Averbeck argues the Law of Moses shows growth, development, and change over time, “due to the changing realities in which the people would be living” (p. 101). For instance, as Israel transitioned from worship in the wilderness, to the tabernacle, to the temple, God adjusted the laws regarding altars and the location of sacrifices. Thus, adjustment to the Law based on the time and circumstances of the worshipper is built into the Law itself. The Law’s purpose was to preserve the sancta and allow Israel to live in holiness as a kingdom of priests, set apart from a profane world (p. 206). Both individuals and the community had to maintain their holiness, and the food laws and purity laws existed to set Israel apart from the surrounding nations (p. 214).
In part three, Averbeck turns to the New Testament, examining the Law in the teachings of Jesus, the early church, and Paul. Jesus declared the Law would never pass away (Matt. 5:18), and Jesus fulfilled the Law, according to Averbeck, not in the sense of bringing it to an end, but by demonstrating to his followers how God intended the law to be obeyed all along (p. 233). Jesus condemned the excessive and burdensome traditions of the elders, but he did not nullify the Law itself. Because the new community of faith included Gentiles, Jesus transformed the Law to the “accommodate the needs and concerns of the new covenant community” (p. 254).
Averbeck argues the early church was no less concerned with holiness than ancient Israel, but they had to work out the ideals of holiness in the mixed setting of Jew and Gentile (p. 270). The Jerusalem Council allowed for both Jew and Gentile to worship according to their conscience, so long as the unity of the church was not disrupted (pp. 272-275). Even as a believer, Paul offered sacrifices in the temple to fulfill the Nazirite vow (Acts 21:20-26). Averbeck describes the Law of Christ as the “the way Jesus mediated the Old Testament law to us for our lives as his followers” (p. 279). The weakness of the Law, according to Averbeck, is that it doesn’t have the power to change the human heart. But believers should not assume this weakness is a defect. The Law was never intended to change the heart. The goodness of the Law is evident in Romans 7:14, where Paul even refers to the Law as spiritual (p. 284). According to Averbeck, the central concerns of the Law—love for God, love for neighbor, holiness, creation order—are all mediated to us through the law of Christ (p. 311). He summarizes, “In effect, we need to shift our thinking about this subject to the level or kind of application, not the limit or extent of application (p. 314).

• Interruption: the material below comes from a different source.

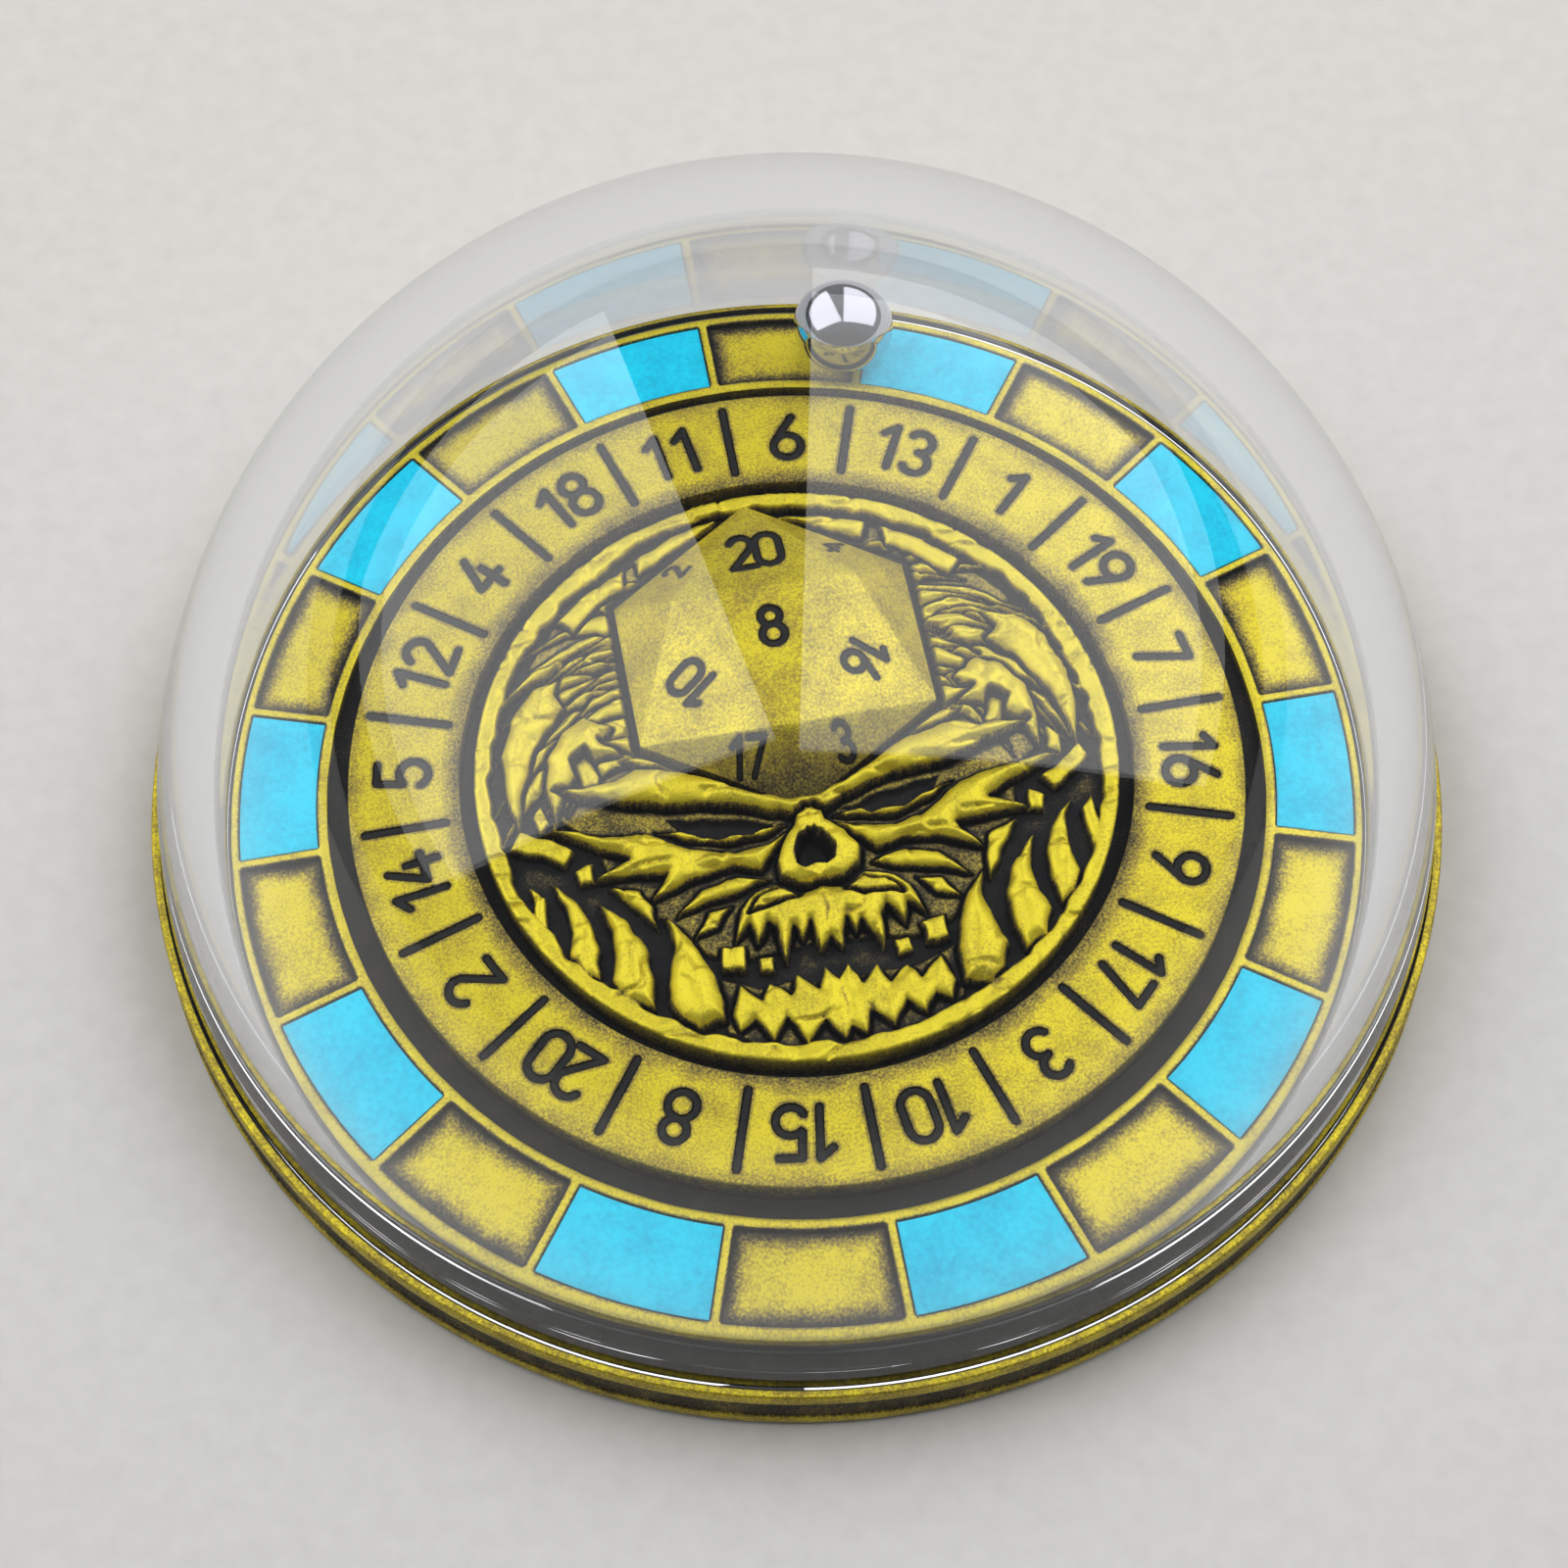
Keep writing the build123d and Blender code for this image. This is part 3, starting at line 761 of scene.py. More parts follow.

With reference to the Old Testament, Averbeck’s presentation of the logic and setting of the Law is sophisticated and even elegant. He helps the reader understand the Old Testament on its own terms, and in doing so sheds the residue of legalism many associate with the Law. In his treatment of the New Testament, he presents a nuanced, commendable view that faith is paramount in the continued application of the law. Faith is (and has always been) the necessary for both salvation and sanctification, and the Spirit continues to use His inspired Word to conform believers to Christ. In that sense, Averbeck’s position is a robust third use of the Law with the crucial caveat that the entire Law remains useful.
One seeming gap in Averbeck’s work is a thorough examination of key New Testament passages about the Law and the Mosaic covenant. For instance, Averbeck peculiarly does not direct engage the claim in Hebrews 8:13 that the old covenant (e.g., Mosaic covenant) is obsolete and will soon pass away. Averbeck implies that Christ’s work and the Messianic age has brought about a major shift, foreshadowed if not completely analogous to the shift between tabernacle worship in the wilderness to temple worship in Jerusalem. One questions whether such a comparison does justice to the uniqueness of the death, burial, and resurrection of Christ as an act of new creation.
Although not one his three theses, Averbeck’s consistent claim that the Law of Christ mediates the Law of Moses is foundational to his argument. While Averbeck is no doubt correct that the law of Christ corresponds to the Law of Moses (16), it is not clear that Jeremiah 31:33 refers to the Law of Moses being written on the heart. Just as marriage was designed as a reflection of the Gospel, not vice versa, it seems very possible that the Law of Moses reflects the deeper, prior, and more fundamental law of Christ, not vice versa. One indication Jeremiah may have been referring to this deeper law is his claim in 31:34 that in the new covenant sins would be remembered no more, a situation that clearly transcends the perpetual activity of the Mosaic sacrificial system.
Overall, Averbeck presents a very helpful resource, especially in understanding the Old Testament Law within its cultural and literary context. Stimulating at every point, the book would benefit from more extensive and systematic treatment of certain New Testament passages, especially Hebrews. In the opinion of the reviewer, Averbeck’s expertise and insight into the Old Testament Law warrants its own volume, which in turn would allow him the space to engage as deeply with New Testament texts as he does with Old Testament texts. As a reminder that the Law was and is fundamentally about worship, the work will benefit student and scholar alike.